21So he got up, took the child and his mother and went to the land of Israel. 22But when he heard that Archelaus was reigning in Judea in place of his father Herod, he was afraid to go there. Having been warned in a dream, he withdrew to the district of Galilee, 23and he went and lived in a town called Nazareth. So was fulfilled what was said through the prophets: "He will be called a Nazarene."
Reading II
By William Lloyd Garrison
Let it never be forgotten, that no slaveholder or overseer can be convicted of any outrage perpetrated on the person of a slave, however diabolical it may be, on the testimony of colored witnesses, whether bond or free. By the slave code, they are adjudged to be as incompetent to testify against a white man, as though they were indeed a part of the brute creation. Hence, there is no legal protection in fact, whatever there may be in form, for the slave population; and any amount of cruelty may be inflicted on them with impunity. Is it possible for the human mind to conceive of a more horrible state of society?
The effect of a religious profession on the conduct of southern masters is vividly described in the following Narrative, and shown to be any thing but salutary.
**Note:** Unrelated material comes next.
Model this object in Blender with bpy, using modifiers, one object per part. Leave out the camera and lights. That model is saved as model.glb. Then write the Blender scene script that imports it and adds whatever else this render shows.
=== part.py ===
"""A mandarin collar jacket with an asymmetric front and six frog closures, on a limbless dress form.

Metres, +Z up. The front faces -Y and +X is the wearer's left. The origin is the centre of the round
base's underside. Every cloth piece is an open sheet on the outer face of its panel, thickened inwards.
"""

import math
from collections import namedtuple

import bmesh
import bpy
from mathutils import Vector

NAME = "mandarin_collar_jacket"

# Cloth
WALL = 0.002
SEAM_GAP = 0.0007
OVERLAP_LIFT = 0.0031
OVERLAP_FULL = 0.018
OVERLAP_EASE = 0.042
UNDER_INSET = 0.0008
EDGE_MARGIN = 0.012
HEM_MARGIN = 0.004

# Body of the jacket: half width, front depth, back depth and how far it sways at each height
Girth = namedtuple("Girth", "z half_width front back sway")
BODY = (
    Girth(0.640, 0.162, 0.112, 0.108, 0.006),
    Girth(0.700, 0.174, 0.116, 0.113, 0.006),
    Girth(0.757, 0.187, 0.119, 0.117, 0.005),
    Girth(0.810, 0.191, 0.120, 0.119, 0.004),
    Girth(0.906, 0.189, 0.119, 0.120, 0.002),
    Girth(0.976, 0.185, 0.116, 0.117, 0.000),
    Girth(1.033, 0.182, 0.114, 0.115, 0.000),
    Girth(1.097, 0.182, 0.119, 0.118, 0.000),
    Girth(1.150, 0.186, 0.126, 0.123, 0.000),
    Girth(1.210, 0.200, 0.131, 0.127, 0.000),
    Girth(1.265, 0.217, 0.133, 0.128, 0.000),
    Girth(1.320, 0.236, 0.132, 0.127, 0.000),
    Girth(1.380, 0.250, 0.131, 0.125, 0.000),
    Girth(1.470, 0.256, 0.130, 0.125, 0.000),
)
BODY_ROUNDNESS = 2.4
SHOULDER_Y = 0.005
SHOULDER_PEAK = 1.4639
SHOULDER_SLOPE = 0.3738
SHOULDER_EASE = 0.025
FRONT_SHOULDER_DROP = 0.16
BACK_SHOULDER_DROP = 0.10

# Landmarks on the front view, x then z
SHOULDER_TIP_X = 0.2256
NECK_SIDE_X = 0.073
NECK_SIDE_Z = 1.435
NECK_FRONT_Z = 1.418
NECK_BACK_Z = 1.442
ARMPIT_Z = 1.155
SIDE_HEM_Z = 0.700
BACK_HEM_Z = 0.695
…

In the nature of the case, it must be in the highest degree pernicious. The testimony of Mr. DOUGLASS, on this point, is sustained by a cloud of witnesses, whose veracity is unimpeachable. "A slave- holder's profession of Christianity is a palpable imposture. He is a felon of the highest grade. He is a man-stealer. It is of no importance what you put in the other scale."
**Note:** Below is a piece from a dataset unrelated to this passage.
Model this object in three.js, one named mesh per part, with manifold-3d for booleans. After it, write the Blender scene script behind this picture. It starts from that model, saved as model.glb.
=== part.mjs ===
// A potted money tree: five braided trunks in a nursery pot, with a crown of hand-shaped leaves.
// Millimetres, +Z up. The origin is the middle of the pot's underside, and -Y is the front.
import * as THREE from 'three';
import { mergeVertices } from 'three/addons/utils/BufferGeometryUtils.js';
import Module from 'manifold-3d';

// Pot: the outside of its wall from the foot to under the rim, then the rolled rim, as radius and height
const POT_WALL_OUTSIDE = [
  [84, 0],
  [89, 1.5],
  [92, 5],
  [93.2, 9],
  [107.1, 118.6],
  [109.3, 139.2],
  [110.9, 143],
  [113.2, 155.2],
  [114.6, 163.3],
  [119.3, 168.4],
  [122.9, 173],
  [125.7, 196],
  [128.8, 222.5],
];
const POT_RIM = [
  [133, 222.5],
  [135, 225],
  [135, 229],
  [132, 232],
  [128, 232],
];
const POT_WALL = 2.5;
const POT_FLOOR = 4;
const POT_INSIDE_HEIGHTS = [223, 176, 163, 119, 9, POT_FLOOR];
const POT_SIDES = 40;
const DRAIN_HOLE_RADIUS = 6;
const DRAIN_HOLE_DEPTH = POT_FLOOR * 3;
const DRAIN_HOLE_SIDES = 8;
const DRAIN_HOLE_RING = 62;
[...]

Reader! are you with the man-stealers in sympathy and purpose, or on the side of their down-trodden victims? If with the former, then are you the foe of God and man. If with the latter, what are you prepared to do and dare in their behalf? Be faithful, be vigilant, be untiring in your efforts to break every yoke, and let the oppressed go free. Come what may --cost what it may--inscribe on the banner which you unfurl to the breeze, as your religious and political motto--"NO COMPROMISE WITH SLAVERY! NO UNION WITH SLAVEHOLDERS!"